A sizzling Nadine Sutherland performs 'It's My Day'. - photosby Colin Hamilton/Freelance Photographer
Mel Cooke, Freelance Writer
Four energetically delivered songs, four outfits and appropriate hairstyles after her first turn at the microphone at the Grog Shoppe, Devon House, on Tuesday evening, Nadine Sutherland walked out quietly in a red, green and gold dress with blue bust highlights.
"I wanted to do it tonight because it reflects where I am as a person," she said of her final song. Accompanied by acoustic guitar and a pair of harmony singers, she sang the penultimate song on her new album, Call My Name. And when Where Did My Heart Go was over, she said thanks all around, making it clear "this album is a stepping out in faith".
After more thanks at the launch of the Eight76 Records production, currently 12 on the Billboard Reggae Charts, she said, "I think Nadine Sutherland, where she is now, is OK ... I am stepping strong in faith and I never ever stop moving".
"It is no more Starvation on the Land for it is Big Tingz time now," Clyde McKenzie, who hosted the launch, said, referring to Sutherland's first single and one of her latest, respectively, spanning nearly three decades.
Success over adversity
Kenroy 'YahBreeze' Archibald and Myshjua Archibald of Eight76 Records speak at the launch of 'Call My Name'.

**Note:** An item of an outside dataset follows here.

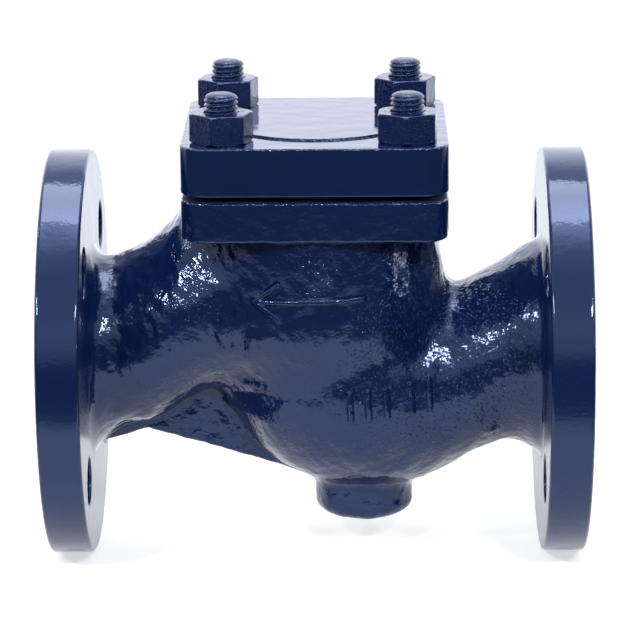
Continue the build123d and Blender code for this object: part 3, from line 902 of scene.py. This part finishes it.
def world():
    """A plain white studio: white to the camera, with softly graded walls around the object."""
    w = bpy.data.worlds.new("studio")
    bpy.context.scene.world = w
    w.use_nodes = True
    t = w.node_tree
    t.nodes.clear()

    def add(kind, operation=None, **inputs):
        node = t.nodes.new(kind)
        if operation:
            node.operation = operation
        for key, value in inputs.items():
            socket = node.inputs[int(key[1:])] if key[1:].isdigit() else node.inputs[key]
            if isinstance(value, bpy.types.NodeSocket):
                t.links.new(value, socket)
            else:
                socket.default_value = value
        return node

    def graded(height, stops):
        ramp = add("ShaderNodeValToRGB", Fac=height)
        while len(ramp.color_ramp.elements) < len(stops):
            ramp.color_ramp.elements.new(0.5)
        for element, (degrees, value) in zip(ramp.color_ramp.elements, stops):
            element.position = math.sin(math.radians(degrees)) / 2 + 0.5
            element.color = (value / 2 * 0.97, value / 2, value / 2 * 1.08, 1)
        return add("ShaderNodeBackground", Color=ramp.outputs["Color"], Strength=2.0).outputs[0]

    split = add("ShaderNodeSeparateXYZ", Vector=add("ShaderNodeTexCoord").outputs["Generated"])
    height = add("ShaderNodeMath", "MULTIPLY_ADD", i0=split.outputs["Z"], i1=0.5, i2=0.5).outputs[0]
    behind = t.nodes.new("ShaderNodeMapRange")
    behind.interpolation_type = "SMOOTHSTEP"
    t.links.new(split.outputs["Y"], behind.inputs["Value"])
    for key, value in zip(("From Min", "From Max"), BEHIND):
        behind.inputs[key].default_value = value
    around = add("ShaderNodeMixShader", i0=behind.outputs["Result"], i1=graded(height, FRONT),
                 i2=graded(height, BACK))
    white = add("ShaderNodeBackground", Color=(1, 1, 1, 1), Strength=1.05)
    path = add("ShaderNodeLightPath").outputs
    fill = add("ShaderNodeBackground", Color=(0.95, 0.97, 1, 1), Strength=FILL)
    lit = add("ShaderNodeMixShader", i0=path["Is Diffuse Ray"], i1=around.outputs[0], i2=fill.outputs[0])
    mix = add("ShaderNodeMixShader", i0=path["Is Camera Ray"], i1=lit.outputs[0], i2=white.outputs[0])
    out = add("ShaderNodeOutputWorld")
    t.links.new(mix.outputs[0], out.inputs["Surface"])


LENS_MM = 187.9
CAMERA_PLACE = (0.01564, -1.17629, 0.32338 + PIPE_Z * MM)
CAMERA_PITCH, CAMERA_YAW, CAMERA_ROLL = -14.786, 0.800, -0.478


def camera():
    data = bpy.data.cameras.new("camera")
    data.sensor_width = 36.0
    data.lens = LENS_MM
    data.clip_start = 0.05
    obj = bpy.data.objects.new("camera", data)
    obj.location = CAMERA_PLACE
    tilt = Euler((math.radians(90 + CAMERA_PITCH), 0.0, math.radians(CAMERA_YAW)), "XYZ").to_matrix()
    roll = Euler((0.0, 0.0, math.radians(CAMERA_ROLL)), "XYZ").to_matrix()
    obj.rotation_euler = (tilt @ roll).to_euler()
    bpy.context.collection.objects.link(obj)
    bpy.context.scene.camera = obj


floor()
area_light("overhead", (0.0, 0.26, 1.15), AIM, (0.62, 0.62), 5.3)
for number, azimuth in enumerate((-48, -26, 17, 33), 1):
    area_light(f"front_lamp_{number}", around_valve(azimuth, 34, 2.3), AIM, (0.15, 0.15), 195.0)
area_light("left_lamp", around_valve(-100, 45, 2.2), AIM, (0.07, 0.07), 80.0)
area_light("right_lamp", around_valve(84, 2, 2.0), AIM, (0.022, 0.12), 130.0)
world()
camera()
bpy.context.scene.view_settings.view_transform = "Standard"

Desmond Young, president of the Jamaica Federation of Musicians (JFM), said, "This lady has blossomed into one of the finest examples of success over adversity in our local music industry." Then after a recorded introduction by Cordel Green, Sutherland was out jogging on fairly high heels in a cream dress, smiling and singing the album's title track as she greeted many before making her way centre stage.
Keyboard player Robbie Lyn said, "This album comes quite a few years after her last, so we can quite understand what this means to Nadine. She has put her all into this and she is expecting the best ... "
Sutherland was soon back to deliver Big Tingz, looking athletic in loose brown pants and red top, chuckling when there was a pause before the reply of cheers after she sang "yardies, mek me hear you represent". "I'll be back. Got to change," she said, and McKenzie commented, "Nadine has quite a wardrobe back there."
Singer Pam Hall called Sutherland a musical triple threat, being "very, very good songwriter, very, very good singer, wicked dancer" and the main speaker, Winston Blake, said "the CD is indeed her best effort to date". He congratulated Eight76 as being "a young, energetic company that has done a good job in marketing it in Florida so far".
The new Nadine
He quoted from It's My Day and said "that epitomises the new Nadine", saying she "is poised to take her music to another level".
After pointing out that "the industry has not been very kind to female artistes", naming quite a few, Blake added that "the radio stations have been kind to our female artistes".
"The jocks have special people who they do special things for. If you cannot match these favours you can't get a lot of airplay," Blake pointed out later in his extensive address.
A black pants suit with a gold bustier was the outfit for It's My Day, Sutherland's right hand going skywards for a final "yeah, yeah, yeah". Remedy went back to last year's engagement ("I was supposed to be a married woman, but now I realise I am married to this album," Sutherland said). Myshjua Archibald of Eight76 said "it has been a pleasure to watch this album come together" and producer Kenroy 'YahBreeze' Archibald said "that is why this project was so exciting and so easy, because we had that connection".
And at the end Nadine Sutherland presented her 'Mama Bev', attributing the colours of her final outfit to her father.
Nadine Sutherland steps out for her first song at the launch of 'Call My Name' at the Grog Shoppe, Devon House, on Tuesday evening.